Sesiones más espiritistas que terapéuticas
Como ocurriera el año pasado con El conjuro (James Wan), Silencio del más allá, del británico John Pogue, elige un pasado rico en imaginería para ambientar una historia de miedo. Como en el film de Wan, ese viaje a los años ’70 no es un detalle menor, sino un elemento central del relato. En principio porque esa década, si bien ya se encontraba regida por una visión moderna del mundo, aún conservaba estructuras de pensamiento que permitían sostener elementos y costumbres de tradición casi medieval. Para decirlo con ejemplos claros, en los ’70 convivían la llegada del hombre a la Luna y el asentamiento de la tecnología digital, con personajes como el mentalista Uri Geller y el auge de sectas místicas u ocultistas que encontraron en el hippismo y la psicodelia excusas ideales para renacer.
Pero también hay motivos cinematográficos para que producciones del siglo XXI elijan volver a ese momento. En primer lugar que el cine supo ser un reflejo fiel de su época: títulos como El exorcista (William Friedkin, 1973) o La profecía (Richard Donner, 1976) dan perfecta cuenta de esa dualidad. Y en segundo término, porque en el actual apogeo de las tecnologías digitales aplicadas al cine, la posibilidad de jugar con formatos tan ricos como el fílmico de 16 mm o Súper 8, virtualmente obsoletos desde lo industrial pero todavía vigorosos desde lo artístico, permiten a los cineastas enriquecer sus trabajos.
En esas columnas se sostiene estética y narrativamente Silencios del más allá, ahí se encuentran los cimientos del escurridizo discurso del protagonista. El profesor Coupland (Jared Harris) es psicólogo y dirige un experimento cuyo sujeto es Jane Harper, una joven afectada por un mal que incluye autoagresión, cierta histeria y la manifestación de una personalidad dividida, síntomas en los que también se reconoce el perfil de la posesión satánica. Lo que Coupland intenta probar es que aquello que la superstición achaca al Diablo es en realidad obra de un desorden subconsciente.
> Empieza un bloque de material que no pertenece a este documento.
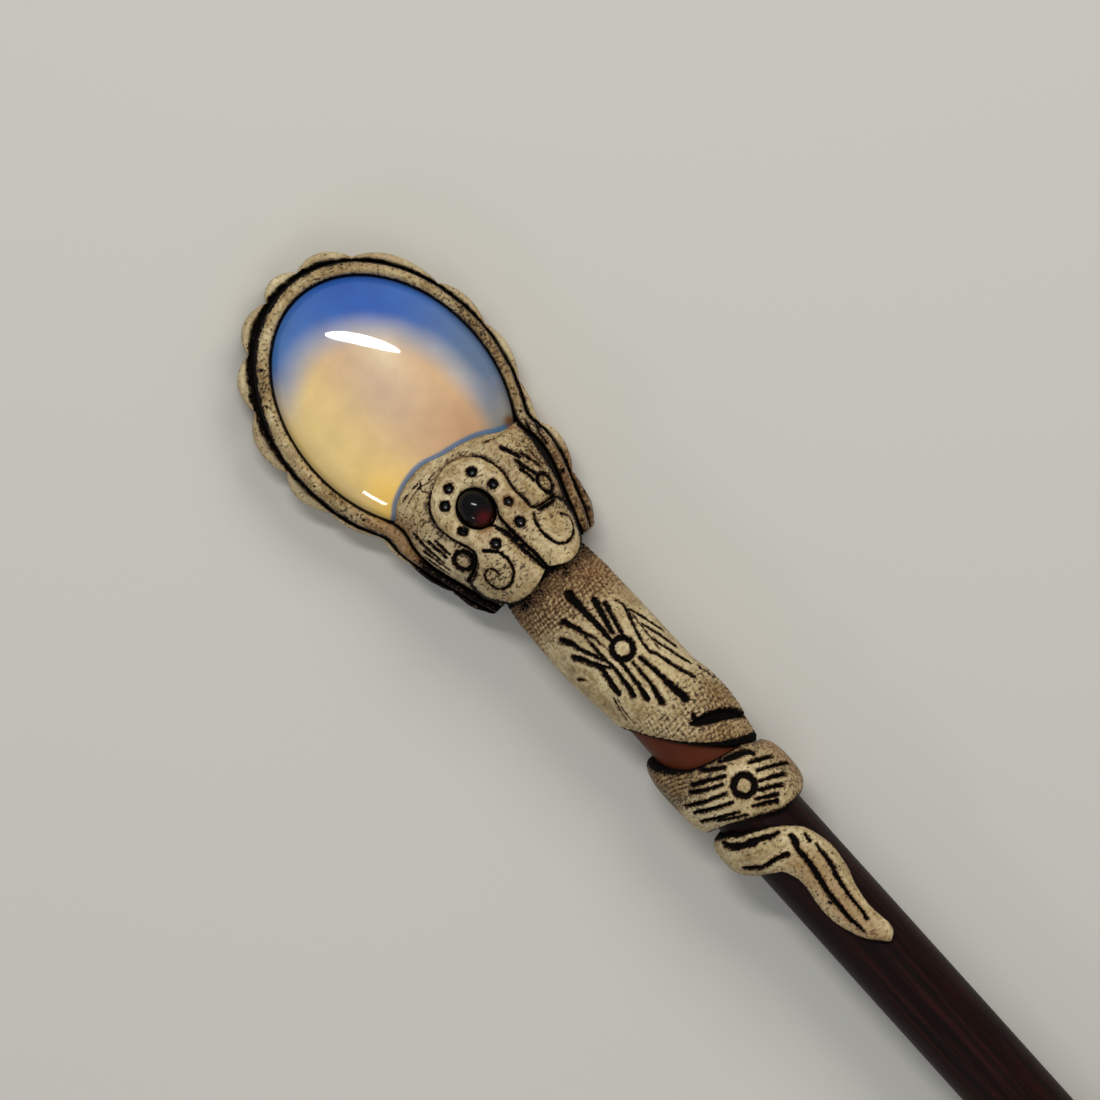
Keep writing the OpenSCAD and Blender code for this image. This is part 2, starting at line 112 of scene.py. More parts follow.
def arch(t: Array, power: float) -> Array:
    """Returns an arch of a power: 1 at 0 and 0 from 1 on, to both sides."""
    return np.clip(1 - np.minimum(np.abs(t), 1) ** power, 0, None) ** (1 / power)


def dome(t: Array, power: float = 3.0) -> Array:
    """Returns a dome across a ribbon: 0 at both sides and 1 in the middle."""
    return np.sqrt(np.clip(1 - np.abs(2 * t - 1) ** power, 0, None))


def along(table: Array, places: Array) -> Array:
    """Follows a smooth curve through the rows of a table.

    Formula: the cubic of Catmull and Rom between each row and the next.

    Args:
        table: Rows of any shape.
        places: Where to read it, counted in rows.

    Returns:
        One row for each place.
    """
    rows = np.asarray(table, float)
    last = len(rows) - 1
    u = np.clip(places, 0, last)
    i = np.minimum(np.floor(u).astype(int), last - 1)
    f = (u - i).reshape(np.shape(u) + (1,) * (rows.ndim - 1))
    a, b, c, d = rows[np.maximum(i - 1, 0)], rows[i], rows[i + 1], rows[np.minimum(i + 2, last)]
    bend = (2 * a - 5 * b + 4 * c - d) * f ** 2 + (3 * b - a - 3 * c + d) * f ** 3
    return (2 * b + (c - a) * f + bend) / 2


def spread(table: Array, share: Array) -> Array:
    """Returns the value at a share of the way through a table of evenly spaced values."""
    return along(table, np.asarray(share) * (len(table) - 1))


def joined(x: Number, y: Number, z: Number) -> Array:
    """Returns points from three arrays of coordinates."""
    return np.stack(np.broadcast_arrays(x, y, z), -1).astype(float)


def hashed(cells: Array, seed: int) -> Array:
    """Gives each cell of a lattice its own number from 0 to 1.

    Formula: the three whole numbers times large odd numbers, mixed by shifts and exclusive or.

    Args:
        cells: Whole numbers, three for each point.
        seed: A number that picks the pattern.

    Returns:
        One number for each point.
    """
    x, y, z = (cells[..., k].astype(np.int64) for k in range(3))
    mixed = (x * 374761393 + y * 668265263 + z * 2147483647 + seed * 974634777) & 0xFFFFFFFF
    mixed = ((mixed ^ (mixed >> 13)) * 1274126177) & 0xFFFFFFFF
    return ((mixed ^ (mixed >> 16)) & 0xFFFFFF) / float(0xFFFFFF)


def noise(points: Array, size: float, seed: int) -> Array:
    """Gives a smooth random value from -1 to 1 at each point.

    Formula: random values at the corners of a lattice, blended between them.

    Args:
        points: Points in mm.
        size: Width of a lattice cell in mm.
        seed: A number that picks the pattern.

    Returns:
        One value for each point.
    """
    p = points / size
    cell = np.floor(p).astype(np.int64)
    f = p - cell
    f = f * f * (3 - 2 * f)
    total = np.zeros(points.shape[:-1])
    for corner in np.ndindex(2, 2, 2):
        c = np.array(corner)
        total += np.prod(np.where(c == 1, f, 1 - f), axis=-1) * hashed(cell + c, seed)
    return 2 * total - 1


def pores(points: Array, spacing: float, radius: float, share: float, seed: int) -> Array:
    """Finds small round pits scattered in the clay.

    Formula: each cell of a lattice may hold one pit at a random place, and a point's depth
    is one less the square of its distance from the pit over the radius.

    Args:
        points: Points in mm.
        spacing: Width of a lattice cell in mm.
        radius: Largest radius of a pit in mm.
        share: Share of the cells that hold a pit.
        seed: A number that picks the pattern.

    Returns:
        A depth from 0 to 1 for each point.
    """
    p = points / spacing
    cell = np.floor(p).astype(np.int64)
    depth = np.zeros(points.shape[:-1])
    for step in np.ndindex(3, 3, 3):
        near = cell + np.array(step) - 1
        centre = near + np.stack([hashed(near, seed + k) for k in (1, 2, 3)], -1)
        reach = radius / spacing * (0.45 + 0.55 * hashed(near, seed + 4))
        found = 1 - np.sum((p - centre) ** 2, -1) / reach ** 2
        depth = np.maximum(depth, np.where(hashed(near, seed) < share, found, 0))
    return depth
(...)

El lidera un reducido grupo de estudiantes que lo apoyan, incluyendo a Sam, un joven camarógrafo encargado de filmarlo todo, y su trabajo es financiado por una tradicional universidad británica. Los edificios medievales y los acordes de “Cum on Feel the Noize”, en el original de Slade que escuchan los jóvenes investigadores, se combinan muy bien para graficar la dualidad de la época y generan el ambiente propicio para pegar unos cuantos buenos sustos.
Pero los tornillos del relato se van aflojando y, aunque los sustos se sostienen, al final ya no alcanza con las imágenes de grano grueso tomadas por la cámara de Sam ni con los ambiguos métodos de Coupland, que afirma ser científico pero cuyas sesiones son más espiritistas que terapéuticas. Tampoco alcanza con el gran trabajo de Harris, porque cuando Silencios del más allá empieza a repetir lo que ya se vio muchas veces, se convierte en un film previsible y sin alma propia.